The “Avocado Toast” Myth

A popular refrain, often voiced facetiously, is that young people could own homes if they would only relinquish brunches, streaming subscriptions, and other luxuries. Such admonishments gloss over the massive difference in core housing costs that each generation faces. Even a thrifty lifestyle cannot, on its own, offset the enormous disparities in median house price vs. median salary. As appealing as “cut back on frivolities” might sound to older ears, monthly mortgage payments dwarf the savings that might come from skipping the occasional latte. It’s a misdiagnosis that shifts blame onto individuals, rather than acknowledging the systemic cost burdens at play.

Euro notes
Euro notes. Photo by Sara Kurfeß on Unsplash

Wages That Don’t Keep Pace

In real terms, average wages across multiple industries have barely kept pace with inflation for two decades. While total compensation appears higher in nominal terms, a significant chunk of that comes from unstable freelance work or zero-hour contracts. This has repercussions not only for day-to-day living, but also for building the credit profiles needed to secure mortgages. Stable, well-paying jobs, once more widespread, are less common for younger workers, who often face fixed-term positions or limited advancement opportunities.

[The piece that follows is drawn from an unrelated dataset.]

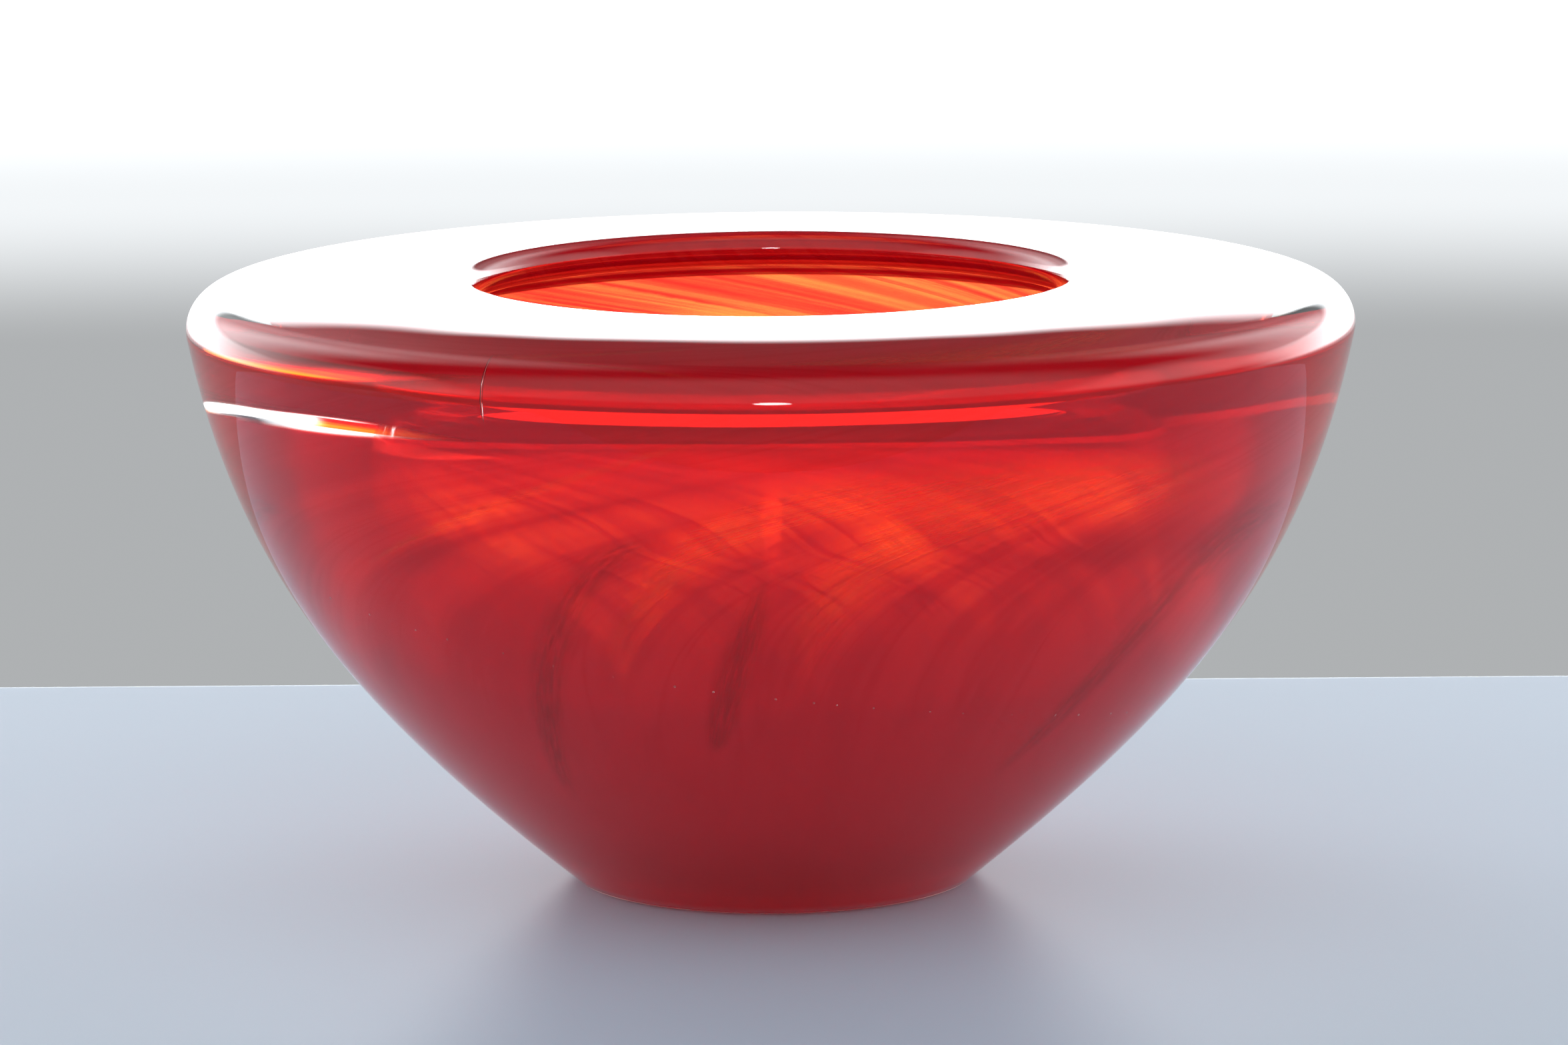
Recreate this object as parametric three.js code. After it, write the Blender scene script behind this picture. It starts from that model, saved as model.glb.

If wages fail to outstrip inflation, the nominal “raises” many companies give will not help potential buyers keep up with ever-rising housing costs. Meanwhile, the older generation often benefits from having purchased homes decades ago, allowing them to enjoy the gains from consistent home appreciation. Until serious reforms tackle the real drivers behind housing unaffordability, homeownership for many will remain just that: an expensive daydream.